To manage heat, many sand milling systems incorporate cooling jackets or external heat exchangers that regulate the temperature inside the milling chamber. Effective cooling ensures that the process temperature remains stable even during extended milling runs. The design and efficiency of the cooling system should be matched to the specific milling conditions, accounting for milling speed, media size, slurry volume, and thermal sensitivity of materials.

Another approach to controlling temperature is optimizing milling parameters themselves, such as intermittently stopping the mill to allow the slurry to cool or reducing milling intensity when temperatures approach critical limits. Additionally, using lower viscosity solvents or optimization of feed concentration can reduce internal friction and heat generation.

Monitoring temperature closely through strategically placed probes allows operators to respond rapidly to thermal changes. Integration of automated controls tied to temperature feedback can help maintain an ideal thermal environment, preventing thermal damage and ensuring product quality remains high.

Proper temperature management not only safeguards product integrity but also extends the lifespan of milling equipment by reducing thermal stress, making it a fundamental component of a comprehensive milling optimization strategy.

In conclusion, optimizing the sand milling process requires an integrated approach that carefully considers fundamental mechanics, media selection, operational parameters, feed management, and temperature control.

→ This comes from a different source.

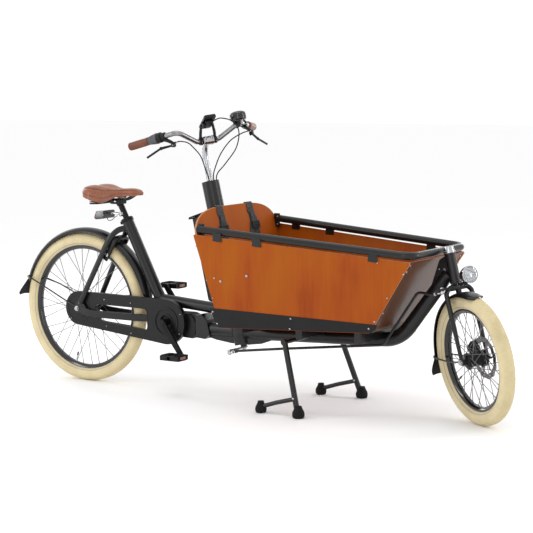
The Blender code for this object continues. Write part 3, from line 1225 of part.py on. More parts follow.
def build_rail(parent, finishes):
    """One tube round three sides above the box, on posts that stand on the side panels."""
    rear = back_x(rail_z(0.85) - RAIL_RADIUS) + 0.003 + BOARD + 0.003
    front = 1.8215
    right = [(rear, -rail_y(rear), rail_z(rear)), (front, -rail_y(front) - 0.002, rail_z(front)),
             (front, rail_y(front) + 0.002, rail_z(front)), (rear, rail_y(rear), rail_z(rear))]
    path = rounded(right, 0.055, 4)
    rail = tube(path, RAIL_RADIUS, 12, Vector((0, 0, 1)))
    posts = []
    for x in (0.884, 1.135, 1.660):
        outline = [(x - 0.016, panel_top(x - 0.016) + GAP), (x + 0.016, panel_top(x + 0.016) + GAP),
                   (x + 0.016, rail_z(x) - 0.004), (x - 0.016, rail_z(x) - 0.004)]
        for side in (-1, 1):
            y = side * (panel_half(x) - 0.0052)
            posts.append(slab(outline, y - 0.0035, y + 0.0035))
    piece("box_rail", fuse(rail, *posts), finishes["black_paint"], parent)


def panel_top(x):
    """Height of the side panels' top edge."""
    share = (x - TOP_REAR[0]) / (TOP_FRONT[0] - TOP_REAR[0])
    return TOP_REAR[2] + (TOP_FRONT[2] - TOP_REAR[2]) * share


def panel_half(x):
    """Half width of the box at its top edge, outside."""
    share = (x - TOP_REAR[0]) / (TOP_FRONT[0] - TOP_REAR[0])
    return TOP_REAR[1] + (TOP_FRONT[1] - TOP_REAR[1]) * share


def build_belts(parent, finishes):
    """Two webbing straps over the back panel's top, lying on its front face down to the bench."""
    face = 0.003 + BOARD + GAP
    for side, name in ((-1, "belt_right"), (1, "belt_left")):
        middle = side * 0.115
        points = [(0.536, middle * 1.15), (0.64, middle * 1.1), (0.745, middle), (0.800, middle * 0.97)]
        rings = []
        for z, y in points:
            x = back_x(z) + face
            rings.append([(x, y - 0.019, z), (x + BELT_WALL, y - 0.019, z), (x + BELT_WALL, y + 0.019, z),
                          (x, y + 0.019, z)])
        piece(name, loft(rings), finishes["webbing"], parent)


# Battery, stand, lights and lock

def panel_rear(z):
    """The back panel's rear face less a clearance."""
    return back_x(z) + 0.003 - GAP


def build_battery(parent, finishes):
    low, high = BATTERY_Z
    top_front = high + BATTERY_RISE
    slope = BATTERY_RISE / BATTERY_DEPTH
    outer = []
    inner = []
    for y in BATTERY_Y:
        outer.append([(panel_rear(low) - BATTERY_DEPTH, y, low), (panel_rear(low), y, low),
                      (panel_rear(top_front), y, top_front), (panel_rear(high) - BATTERY_DEPTH, y, high)])
    wall = BATTERY_WALL
    base = low + wall
    lift = 0.020
    for y in (BATTERY_Y[0] + wall, BATTERY_Y[1] - wall):
        inner.append([(panel_rear(base) - BATTERY_DEPTH + wall, y, base), (panel_rear(base) - wall, y, base),
                      (panel_rear(top_front + lift) - wall, y, top_front + lift),
                      (panel_rear(high + lift) - BATTERY_DEPTH + wall, y, high + lift)])
    piece("battery_case", cut(loft(outer), loft(inner)), finishes["black_plastic"], parent)
    rear = panel_rear(high) - BATTERY_DEPTH - 0.014
    front = panel_rear(top_front + 0.008) - 0.0065
    hinge_z = top_front - (panel_rear(top_front) - front) * slope + 2 * GAP
    hinge = empty("lid_hinge", (front, 0, hinge_z), parent)
    origin = hinge.location
    rings = []
    for y in (BATTERY_Y[0] - 0.006, BATTERY_Y[1] + 0.004):
        seat_rear = top_front - (panel_rear(top_front) - rear) * slope + 2 * GAP
        seat_front = top_front - (panel_rear(top_front) - front) * slope + 2 * GAP
        rings.append([(rear - origin.x, y, seat_rear - origin.z),
                      (front - origin.x, y, seat_front - origin.z),
                      (front - origin.x, y, seat_front + LID_WALL - origin.z),
                      (rear - origin.x, y, seat_rear + LID_WALL - origin.z)])
    piece("battery_lid", loft(rings), finishes["black_plastic"], hinge)


def build_stand(parent, finishes):
    """Two legs on one shaft through the frame; each carries a front foot and a strut with a rear foot."""
    pivot = empty("stand_pivot", (STAND_X, 0, STAND_Z), parent)
    half = 0.216
    parts = [moved(cylinder(STAND_SHAFT_RADIUS, -half, half, 16), (STAND_X, 0, STAND_Z))]
    for side in (-1, 1):
        hip = (STAND_X, side * 0.209, STAND_Z)
        knee = (FRONT_FOOT[0] - 0.004, side * (FRONT_FOOT[1] - 0.001), 0.018)
        parts.append(tube([hip, knee], LEG_RADIUS, 10))
        pin = (1.288, side * 0.2420, 0.078)
        toe = (REAR_FOOT[0] + 0.004, side * REAR_FOOT[1], 0.016)
        parts.append(tube([pin, (1.20, side * 0.2385, 0.052), toe], 0.0055, 8))
        for (x, y), size in ((FRONT_FOOT, 0.019), (REAR_FOOT, 0.017)):
            foot = moved(lathe([(0, 0), (size, 0), (size + 0.001, 0.004), (size * 0.75, 0.022),
                                (0, 0.026)], 10, "Z"),
                         (x, side * y, 0))
            parts.append(foot)
    body = moved(fuse(*parts), (-STAND_X, 0, -STAND_Z))
    piece("stand_frame", body, finishes["black_paint"], pivot)


def build_rear_light(seat, finishes):
    """The rear light's case on an arm from a bracket round the seat post."""
    case = slab(hull_of_circles([(0.106, 0.762, 0.010), (0.112, 0.780, 0.006), (0.160, 0.782, 0.006),
                                 (0.158, 0.766, 0.008)], 12), -0.040, 0.040)
    low, top, along = seat_axis()
    bracket_low = top + along * (COLLAR_HEIGHT + SEAT_DROP + 0.001)
    bracket_high = bracket_low + along * 0.011
    bracket = tube([bracket_low, bracket_high], POST_RADIUS + 0.004, 14)
    arm = tube([(0.150, 0, 0.772), (bracket_low + bracket_high) / 2], 0.005, 8)
    bore = tube([bracket_low - along * 0.01, bracket_high + along * 0.01], POST_RADIUS + GAP, 14)
    piece("rear_light", moved(cut(fuse(case, arm, bracket), bore), -top), finishes["red_lens"], seat)


def build_ring_lock(parent, finishes):
    """A horseshoe lock over the tyre and its fender, seated between the seat stays."""
    turn = Matrix.Rotation(-math.radians(57), 4, "Y")
    parts = []
    for side in (-1, 1):
        low_y, high_y = sorted((side * 0.0375, side * 0.0490))
        parts.append(moved(block((0.270, low_y, -0.013), (0.398, high_y, 0.013), 0.002),
                           (0, 0, REAR_RADIUS), turn))
        parts.append(moved(cylinder(0.006, *sorted((side * 0.0430, side * 0.0590)), 10),
                           (0.1515, 0, REAR_RADIUS + 0.257)))
    parts.append(moved(block((0.384, -0.0490, -0.013), (0.400, 0.0490, 0.013), 0.002), (0, 0, REAR_RADIUS),
                       turn))
    body = cut(fuse(*parts), seat_stay(-1, GAP), seat_stay(1, GAP))
    piece("ring_lock", body, finishes["black_plastic"], parent)


def main():
    clear_scene()
    finishes = make_finishes()
    bike = empty("bike_frame", (-MIDDLE_X, 0, 0))
    build_frame(bike, finishes)
    build_stays(bike, finishes)
    build_rear_wheel(bike, finishes)
    build_saddle(bike, finishes)
    column_axis = build_steering(bike, finishes)
    build_tie_rod(column_axis, bike, finishes)
    fork_turn = build_fork(bike, finishes)
    build_front_wheel(fork_turn, finishes)
    build_rear_fender(bike, finishes)
    build_drive(bike, finishes)
    build_box(bike, finishes)
    build_battery(bike, finishes)
    build_stand(bike, finishes)
    build_ring_lock(bike, finishes)


main()
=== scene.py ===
"""Looks of the long cargo bike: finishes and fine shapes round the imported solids.

Metres, +X forward, +Y the rider's left, +Z up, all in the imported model's frame.
"""
import logging
import math
from dataclasses import dataclass, field
from enum import Enum
from typing import Any, Callable, Iterable, Optional, Sequence

import bmesh
import bpy
from mathutils import Matrix, Vector


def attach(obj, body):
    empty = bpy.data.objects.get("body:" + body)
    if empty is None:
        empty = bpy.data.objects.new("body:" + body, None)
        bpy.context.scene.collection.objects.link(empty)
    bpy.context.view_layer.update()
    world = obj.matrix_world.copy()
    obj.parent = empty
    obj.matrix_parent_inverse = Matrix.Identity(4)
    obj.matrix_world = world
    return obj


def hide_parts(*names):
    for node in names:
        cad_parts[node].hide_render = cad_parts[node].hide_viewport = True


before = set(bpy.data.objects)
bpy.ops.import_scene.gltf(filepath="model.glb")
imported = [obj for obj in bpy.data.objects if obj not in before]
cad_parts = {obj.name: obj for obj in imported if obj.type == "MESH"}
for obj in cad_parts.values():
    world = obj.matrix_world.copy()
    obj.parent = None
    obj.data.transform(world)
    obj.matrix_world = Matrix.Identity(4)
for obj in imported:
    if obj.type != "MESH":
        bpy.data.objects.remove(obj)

log = logging.getLogger("cargo_bike")
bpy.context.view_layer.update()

Point = Sequence[float]
Outline = Sequence[tuple[float, float]]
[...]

Thorough understanding and diligent adjustment of these factors lead to improved grinding efficiency, better product quality, and reduced operational costs.

By constantly monitoring and refining media characteristics, milling speed and time, feed properties, and thermal conditions, manufacturers can achieve a more predictable, stable, and scalable process. Ultimately, this enables the consistent production of high-performance materials tailored to exacting specifications across diverse industries. Embracing these optimization techniques will undoubtedly provide a competitive advantage in today’s increasingly demanding market landscape.